Notice the use of the plural, ‘covenants’, not ‘covenant’. The word refers not only to,

1. The covenant made with Abraham, to the effect that of him, God would make a great nation which should be a blessing to the whole of mankind.

2. To Isaac and Jacob also. Exodus 2:24.

3. To Israel, at Sinai. Exodus 19:5

4. To David, concerning kingship. 2 Samuel 7:11-16 As the Scriptures say, no such covenants were ever made with Gentile nations. See Psalm 147:20.

5. ‘Giving of the law’, the Law of Moses was the best that mankind had up to that point. It contains the only reliable source of the origin of all things.

6. ‘Service of God’, all divine services, temple or otherwise, rendered to God.

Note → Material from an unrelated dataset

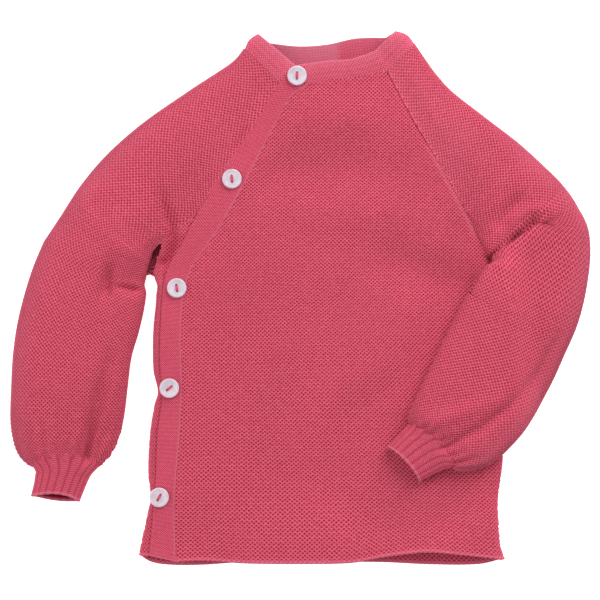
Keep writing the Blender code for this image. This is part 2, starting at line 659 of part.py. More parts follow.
def wall(name, turns, levels, place, inner=None, closed_below=None, relief=None,
         finer_below=None):
    """A knitted panel as a closed wall: a grid laid out row by row, then thickened inwards.

    turns and levels are the grid's columns and rows. Rows up to closed_below join into
    rings. inner places the inner face; where it gives nothing, the inner face lies one
    wall below the outer one.
    """
    mesh = bmesh.new()
    last_column = len(turns) - 1
    last_row = len(levels) - 1
    bmesh.ops.create_grid(mesh, x_segments=last_column, y_segments=last_row, size=0.5)
    if finer_below is not None:
        split_columns(mesh, last_row, levels, *finer_below)
    inside = mesh.verts.layers.float_vector.new("inside")
    grid = {}
    for vert in mesh.verts:
        across = (vert.co.x + 0.5) * last_column
        along_rows = (vert.co.y + 0.5) * last_row
        turn = between(turns, across)
        level = between(levels, along_rows)
        grid[vert] = (turn, level)
        vert.co = place(turn, level)
    if closed_below is not None:
        close_rings(mesh, grid, turns, closed_below)
        grid = {vert: grid[vert] for vert in mesh.verts}
    bmesh.ops.recalc_face_normals(mesh, faces=mesh.faces[:])
    face_outwards(mesh)
    mesh.normal_update()
    for vert in mesh.verts:
        below = inner(*grid[vert]) if inner else None
        vert[inside] = below or vert.co - vert.normal * WALL
    raised = {vert: vert.normal * relief(*grid[vert]) for vert in grid} if relief else {}
    copied = bmesh.ops.extrude_face_region(mesh, geom=mesh.faces[:], use_keep_orig=True)
    for item in copied["geom"]:
        if isinstance(item, bmesh.types.BMVert):
            item.co = item[inside]
    for vert, step in raised.items():
        vert.co += step
    bmesh.ops.recalc_face_normals(mesh, faces=mesh.faces[:])
    bmesh.ops.scale(mesh, vec=(MM, MM, MM), verts=mesh.verts[:])
    return finish(name, mesh)


def between(values, place):
    """Value at a place between two of a list's entries."""
    low = min(int(place + 1e-4), len(values) - 1)
    share = place - low
    if share < 1e-4:
        return values[low]
    return blend(values[low], values[low + 1], share)


def split_columns(mesh, last_row, levels, level, parts):
    """Cut the columns of the lowest rows into narrower ones, for gathers."""
    rows = [k for k, value in enumerate(levels) if value <= level]
    top = (rows[-1] / last_row) - 0.5 + 1e-4
    edges = [edge for edge in mesh.edges
             if abs(edge.verts[0].co.y - edge.verts[1].co.y) < 1e-6 and edge.verts[0].co.y < top]
    bmesh.ops.subdivide_edges(mesh, edges=edges, cuts=parts - 1, use_grid_fill=True)


def close_rings(mesh, grid, turns, level):
    """Join the first and last column of the rows up to a level."""
    first = {}
    for vert, (turn, at) in grid.items():
        if turn == turns[0] and at <= level:
            first[round(at, 6)] = vert
    pairs = {vert: first[round(at, 6)] for vert, (turn, at) in grid.items()
             if turn == turns[-1] and at <= level}
    bmesh.ops.weld_verts(mesh, targetmap=pairs)


def face_outwards(mesh):
    """Turn the sheet's faces so that they look away from the garment's inside."""
    highest = max(mesh.faces, key=lambda face: face.calc_center_median().z)
    lowest = min(mesh.faces, key=lambda face: face.calc_center_median().z)
    height = highest.calc_center_median().z - lowest.calc_center_median().z
    flat_back = highest.calc_center_median().z < RIGHT_ARMPIT_HEIGHT + 1 and height > 0
    wrong = highest.normal.z < 0
    if flat_back:
        wrong = lowest.normal.z > 0
    if wrong:
        bmesh.ops.reverse_faces(mesh, faces=mesh.faces[:])


def finish(name, mesh):
    """Make the named object from a mesh in metres."""
    data = bpy.data.meshes.new(name)
    mesh.to_mesh(data)
    mesh.free()
    data.shade_smooth()
    data.set_sharp_from_angle(angle=math.radians(SHARP_ANGLE))
    piece = bpy.data.objects.new(name, data)
    bpy.context.scene.collection.objects.link(piece)
    return piece


def material(name, colour, roughness, metallic=0.0):
    """A plain finish: colour, roughness, metal or not."""
    made = bpy.data.materials.new(name)
    made.use_nodes = True
    shader = made.node_tree.nodes["Principled BSDF"]
    shader.inputs["Base Color"].default_value = (*colour, 1.0)
    shader.inputs["Roughness"].default_value = roughness
    shader.inputs["Metallic"].default_value = metallic
    made.diffuse_color = (*colour, 1.0)
    return made


# ---------------------------------------------------------------- the pieces

def body_inner(panel, point, left_sign, right_sign, up):
    """Inner face of a body panel on the seams, where it must meet its neighbours' faces.

    Side folds go in sideways, the armpit towards the neck, raglans and neck straight in.
    """
    def inner(index, level):
        ends = {0: left_sign, panel.columns: right_sign}
        sign = ends.get(index)
        outer = point(index, level)
        if sign is not None and level < 1:
            return outer - Vector((sign * WALL, 0, 0))
        if sign is not None and level == 1:
            return armpit_point(outer, outer.z, WALL)
        if index in ends or level > LAST_FREE_LEVEL:
            return outer - Vector((0, 0, up * WALL))
        return None
    return inner


def body_wall(name, panel, point, left_sign, right_sign, up, cloth):
    """One of the body's panels."""
    neck_length = panel.left(2).y - panel.left(1).y
    levels = trimmed(body_levels(), end_length=neck_length)
    piece = wall(name, list(range(panel.columns + 1)), levels, point,
                 body_inner(panel, point, left_sign, right_sign, up))
    piece.data.materials.append(cloth)


def make_placket(cloth):
    """The slanted button band, beside the front's edge; its wall goes straight down."""
    levels = trimmed(body_levels(), end_length=PLACKET.left(2).y - PLACKET.left(1).y)
    down = Vector((0, 0, -WALL))
    piece = wall("placket", list(range(PLACKET_COLUMNS + 1)), levels, placket_point,
                 lambda index, level: placket_point(index, level) + down)
    piece.data.materials.append(cloth)


def seen_from_above(turn):
    """1 on the upper half of a sleeve, 0 on the half that lies flat."""
    below = (turn - 0.5) * 2
    return 1 - ease(min(below, 1 - below) / TOP_FADE) if below > 0 else 1.0


def gather(turn, level):
    """Height of the gathers above the cuff seam."""
    low, high = GATHER_LEVELS
    if not low < level < high:
        return 0.0
    share = ((level - low) / (high - low)) ** GATHER_BULGE
    wave = math.cos(2 * math.pi * GATHERS * turn)
    return GATHER_HEIGHT * math.sin(math.pi * share) * wave * seen_from_above(turn)


def rib(turn, level):
    """Height of the cuff's ribs."""
    wave = 0.5 + 0.5 * math.cos(2 * math.pi * RIBS * turn)
    return RIB_HEIGHT * wave * seen_from_above(turn)


def make_sleeve(name, sleeve, cloth):
    """A sleeve: a closed tube up to the armpit, open between the raglans above it."""
    turns = [k / SLEEVE_COLUMNS for k in range(SLEEVE_COLUMNS + 1)]
    tube = [row.level for row in sleeve.rows if row.level >= 0]
    tube_length = (sleeve.rows[-1].outer[1] - sleeve.rows[0].outer[1])
    cap_length = (sleeve.peak[0][1] - sleeve.rows[-1].outer[1])
    levels = trimmed(tube + raglan_levels(), tube_length, cap_length)
    piece = wall(name, turns, levels, sleeve.point,
                 lambda turn, level: sleeve.point(turn, level, WALL),
                 closed_below=1.0, relief=gather,
                 finer_below=(GATHER_FINE_LEVEL, GATHER_FINENESS))
    piece.data.materials.append(cloth)


def make_cuff(name, sleeve, cloth):
    """A ribbed tube below the cuff seam."""
    columns = RIBS * RIB_COLUMNS
    turns = [k / columns for k in range(columns + 1)]
    length = sleeve.rows[2].inner[1] - sleeve.rows[0].inner[1]
    levels = trimmed([-1 + k / CUFF_ROWS for k in range(CUFF_ROWS + 1)], end_length=length)
    piece = wall(name, turns, levels, sleeve.point,
                 lambda turn, level: sleeve.point(turn, level, WALL),
                 closed_below=1.0, relief=rib)
    piece.data.materials.append(cloth)


def make_neckband(cloth):
    """One band round the neck: from the front's mitre over the left shoulder, along the
    back and over the right shoulder to the end that lies under the front."""
    front_inner = body_inner(FRONT, front_point, None, None, 1)
    back_inner = body_inner(BACK, back_point, None, None, -1)
    under_inner = body_inner(UNDER_FRONT, under_front_point, None, None, 1)
    left_inner = (lambda turn, level: SLEEVE_LEFT.point(turn, level, WALL))
    right_inner = (lambda turn, level: SLEEVE_RIGHT.point(turn, level, WALL))
    sleeve_turns = [k / SLEEVE_COLUMNS for k in range(1, SLEEVE_COLUMNS + 1)]
    back_turns = [1 - turn for turn in sleeve_turns]
    stations = [(front_point, front_inner, k) for k in range(FRONT_COLUMNS + 1)]
    stations += [(SLEEVE_LEFT.point, left_inner, turn) for turn in sleeve_turns]
    stations += [(back_point, back_inner, k) for k in range(BACK_COLUMNS - 1, -1, -1)]
    stations += [(SLEEVE_RIGHT.point, right_inner, turn) for turn in back_turns]
    stations += [(under_front_point, under_inner, k) for k in range(1, UNDER_COLUMNS + 1)]
    band_height = RIGHT_FRONT_BAND_TOP[1] - RIGHT_RAGLAN[-1].y
    levels = trimmed([2 + k / BAND_ROWS for k in range(BAND_ROWS + 1)], start_length=band_height)

    def place(station, level):
        outer, _, at = stations[round(station)]
        return outer(at, level)

    def inner(station, level):
        _, below, at = stations[round(station)]
        return below(at, level)

    piece = wall("neckband", list(range(len(stations))), levels, place, inner)
    piece.data.materials.append(cloth)


def button_profile():
    """Half section of a button, from the middle of its top round to the middle below."""
    flat = BUTTON_RADIUS - BUTTON_RIM
    top = BUTTON_THICKNESS
    return (
        (0.0, top - BUTTON_DISH),
        (flat - BUTTON_EDGE, top - BUTTON_DISH),
        (flat, top),
        (BUTTON_RADIUS - BUTTON_EDGE, top),
        (BUTTON_RADIUS, top - BUTTON_EDGE),
        (BUTTON_RADIUS, BUTTON_BACK_CHAMFER),
        (BUTTON_RADIUS - BUTTON_BACK_INSET, 0.0),
        (0.0, 0.0),
    )


def make_buttons(shell):
    """Turned discs with two holes, each square to the band under it."""
    for number, button in enumerate(BUTTONS, start=1):
        name = f"button_{number}"
        mesh = bmesh.new()
        profile = [mesh.verts.new((r, 0, z)) for r, z in button_profile()]
        edges = [mesh.edges.new(pair) for pair in zip(profile, profile[1:])]
        bmesh.ops.spin(mesh, geom=profile + edges, cent=(0, 0, 0), axis=(0, 0, 1),
                       angle=math.tau, steps=BUTTON_SIDES, use_merge=True)
        bmesh.ops.remove_doubles(mesh, verts=mesh.verts[:], dist=0.0001)
        bmesh.ops.recalc_face_normals(mesh, faces=mesh.faces[:])
        bmesh.ops.transform(mesh, matrix=button_frame(button), verts=mesh.verts[:])
        piece = finish(name, mesh)
        piece.data.materials.append(shell)
        cut_holes(piece, button)


def button_frame(button):
    """Where a button sits, in metres: on the band, square to it, threads turned."""
    step = BUTTON_SEAT_REACH
    z = front_height(button.x, min(button.y, LEFT_RAGLAN[-1].y))
    slope_x = (front_height(button.x + step, button.y) - front_height(button.x - step, button.y))
    slope_y = (front_height(button.x, button.y + step) - front_height(button.x, button.y - step))
    normal = Vector((-slope_x, -slope_y, 2 * step)).normalized()
    turn = Vector((0, 0, 1)).rotation_difference(normal).to_matrix().to_4x4()
    spin = Matrix.Rotation(math.radians(button.thread_angle), 4, "Z")
    lift = BUTTON_GAP + BUTTON_SEAT_SAG
    seat = Vector((button.x, button.y, z)) + normal * lift
    return Matrix.Diagonal((MM, MM, MM, 1)) @ Matrix.Translation(seat) @ turn @ spin


def cut_holes(piece, button):
    """Drill the two thread holes."""
    frame = button_frame(button)
    mesh = bmesh.new()
    for side in (-1, 1):
        shift = Matrix.Translation((side * BUTTON_HOLE_SPACING / 2, 0, BUTTON_THICKNESS / 2))
        bmesh.ops.create_cone(mesh, cap_ends=True, segments=HOLE_SIDES,
                              radius1=BUTTON_HOLE_RADIUS,
                              radius2=BUTTON_HOLE_RADIUS, depth=BUTTON_THICKNESS * 2,
                              matrix=frame @ shift)
    cutter = finish(piece.name + "_drill", mesh)
    cutter.hide_render = True
    cutter.display_type = "WIRE"
    cut = piece.modifiers.new("holes", "BOOLEAN")
    cut.operation = "DIFFERENCE"
    cut.solver = "EXACT"
    cut.object = cutter


def main():
    for old in list(bpy.data.objects):
        bpy.data.objects.remove(old)
    knit = material("merino_knit", (0.60, 0.082, 0.130), 0.85)
    fine_knit = material("merino_fine_knit", (0.64, 0.100, 0.155), 0.85)
    shell = material("shell_button", (0.78, 0.72, 0.76), 0.28)
    body_wall("back", BACK, back_point, -1, 1, -1, knit)
    body_wall("under_front", UNDER_FRONT, under_front_point, -1, None, 1, knit)
    body_wall("front", FRONT, front_point, None, 1, 1, knit)
    make_placket(fine_knit)
    make_sleeve("sleeve_right", SLEEVE_RIGHT, knit)
    make_sleeve("sleeve_left", SLEEVE_LEFT, knit)
    make_cuff("cuff_right", SLEEVE_RIGHT, fine_knit)
    make_cuff("cuff_left", SLEEVE_LEFT, fine_knit)
    make_neckband(fine_knit)
    make_buttons(shell)


main()
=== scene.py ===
"""Knitted finish of a baby's wrap-front jumper that lies flat on a table.

Every panel is laid out again on the form of its solid, stitch by stitch: a grid with two
rows and two columns to a stitch, raised at the loops and sunk between them. Band, cuffs
and neckband are knitted finer, with ribs. Tables are in millimetres, x to the right, y
towards the neck, z up. A row's level is -1 at a cuff's edge, 0 at the hem or a cuff
seam, 1 at the armpit, 2 at the neck seam and 3 at the neckband's free edge.
"""

import math
from collections import namedtuple

import bmesh
import bpy
import numpy as np
from mathutils import Matrix, Vector
from mathutils.bvhtree import BVHTree


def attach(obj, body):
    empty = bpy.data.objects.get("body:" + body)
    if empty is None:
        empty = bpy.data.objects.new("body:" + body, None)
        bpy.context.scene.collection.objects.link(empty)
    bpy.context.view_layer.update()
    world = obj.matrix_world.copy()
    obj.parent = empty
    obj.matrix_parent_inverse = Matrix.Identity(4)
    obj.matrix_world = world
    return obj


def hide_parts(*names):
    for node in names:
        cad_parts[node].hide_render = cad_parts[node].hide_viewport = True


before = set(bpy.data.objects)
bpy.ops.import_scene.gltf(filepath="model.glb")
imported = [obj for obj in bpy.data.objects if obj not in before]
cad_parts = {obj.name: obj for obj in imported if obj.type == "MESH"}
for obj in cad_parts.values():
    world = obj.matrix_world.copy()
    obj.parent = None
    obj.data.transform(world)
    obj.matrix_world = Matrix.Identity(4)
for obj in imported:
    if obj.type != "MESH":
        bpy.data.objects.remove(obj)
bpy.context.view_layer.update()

bl_info = {
    "name": "Knitted Wrap Jumper",
    "version": (1, 0, 0),
    "blender": (4, 5, 0),
    "location": "3D View > Sidebar > Jumper",
    "description": "Knits the panels, band, cuffs and neckband of a jumper laid flat",
    "category": "Object",
}

MM = 0.001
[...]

Israel’s worship was the true worship for man up to its replacement. John 4:22-24 / Hebrews 9:1.

The expression, ‘the worship’, means, the religious service, and it refers to the form of worship that the people were to follow. The word, ‘worship’ is the translation of the Greek word ‘latreia’, and it has to do with offering religious service. This is why the Revised Versions have given us ‘worship’ rather than ‘service’, such as you find in the A.V.

It reminds us that the people were not left to themselves to decide how or when they were to worship God, but that God gave them very specific instructions.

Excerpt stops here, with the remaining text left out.